Ce seroit une grande satisfaction pour vos amis et pour tous les gens de bon sens qui ont été soulevés de la flétrissüre injuste et déraisonable, qu'on a exercé contre ces deux ouvrages, où on remarque que vous avés quelquefois adouci sagement le texte. S'il en paroissoit une Edition avec l'approbation du St Père, il y auroit bien de sots fanatiques et de petits Esprits confondus.

On m'a dit que Mle de Basincourt étoit une fille d'esprit qui avoit fait quelque jolis vers. Elle est en liaison avec m. de Chenneviere des buraux de la guerre. Je n'ai pas pu joindre m. Dalembert et personne ne m'a pû dire de votre Géomètre Poëte qui m'étonne bien par l'entreprise de traduire Arioste en vers françois. Il n'y a que vous qui nous en ait fait sentir la posibilité par les beautés ravissantes qui sont répandues à profusion dans la Pucelle.

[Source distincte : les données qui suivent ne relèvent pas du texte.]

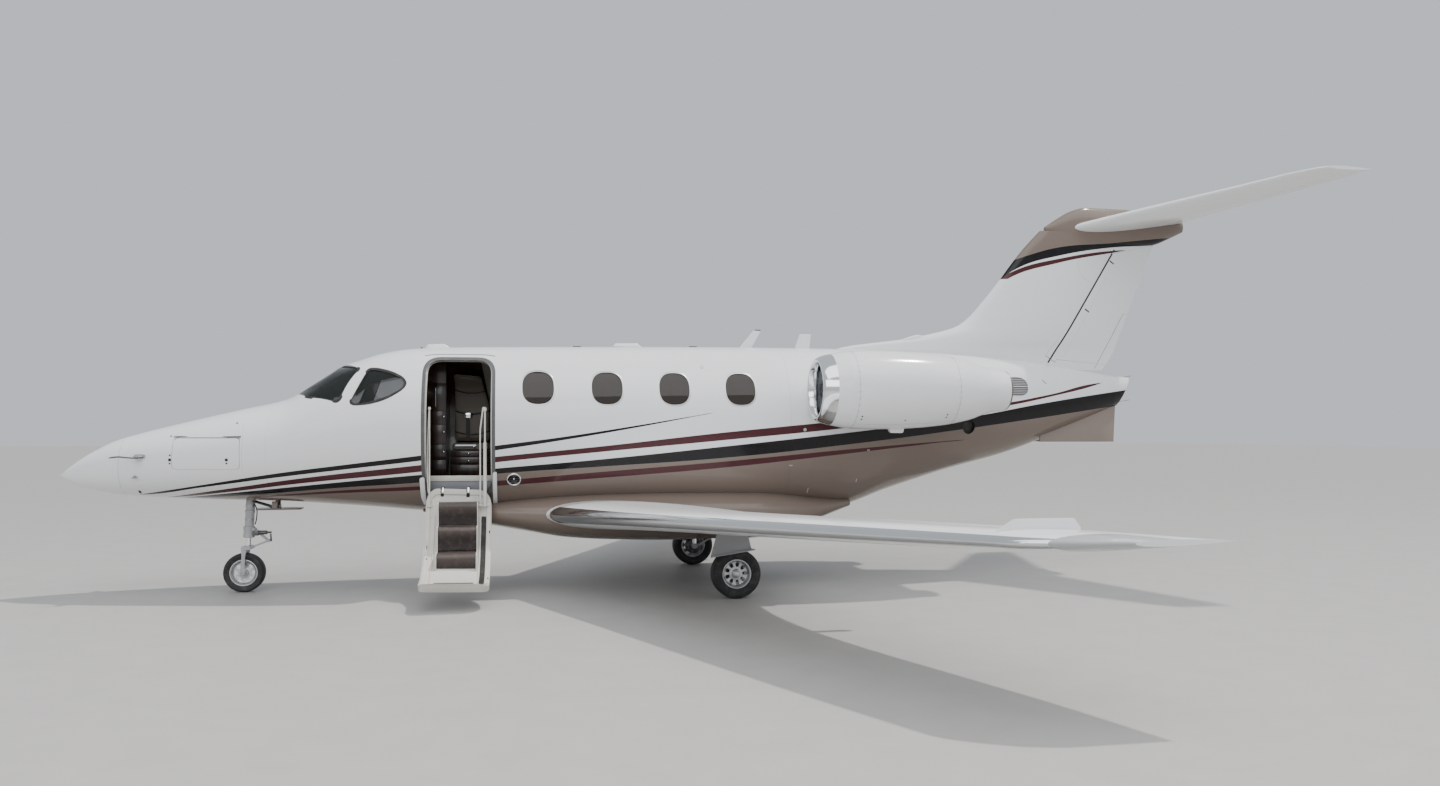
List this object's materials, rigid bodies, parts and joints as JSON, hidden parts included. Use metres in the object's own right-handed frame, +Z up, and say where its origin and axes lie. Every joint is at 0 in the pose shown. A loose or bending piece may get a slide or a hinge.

Le bruit court dans Paris que Marmontel a été mené hier au soir coucher près de mon hermitage. M. le Duc Daumont le croyoit auteur de la Parodie de la scène de l'abdication de l'Empire dans Cinna. C'est une mauvaise plaisanterie picquante dont M. Dargental n'a fait que rire, mais que M. le Duc Daumont n'a pas pris de même. On prétend qu'il a eu la bétise de s'en justifier en avoüant qu'il en avoit fait une autre qui ne pouvoit point l'offenser. Je ne sais s'il est véritablement dans mon vilain voisinage, mais comme cela passe ainsi que bien d'autres malheurs, ce que je trouve de pis, c'est la perte de dix ou douze mille livres que lui raportoit le Mercure dont il est fort menacé.

Madame la marquise de Paulmy a baucoup goûté votre aversion pour l'ambassade de Pologne, mais la soif et l'inquiétude de l'ambition ne font voir à son Mari que des chimères et des illusions politiques dont il est enivré. Il nous dit cependant que le Roi avoit témoigné il n'y a pas longtems dans un souper qu'il lisoit de tems en tems vos ouvrages et qu'il les lisoit avec plaisir.

Les deux frères Danvile et Gravelot, mes anciens amis de collège, vous présentent leurs services, leurs Talents et leur requête pour exciter Mrs Crammer à leur répondre sur tout ce qui leur a été écrit à votre sujet. Ils vous sont bien dévoüés et se font gloire de vous suivre dans votre immortalité.

Votre santé doit être admirable, et si vous conservés l'humeur et la gayeté qui rendent vos lettres si délicieuses vous aurés encor la gloire d'être de la classe des plus illustres centainaires.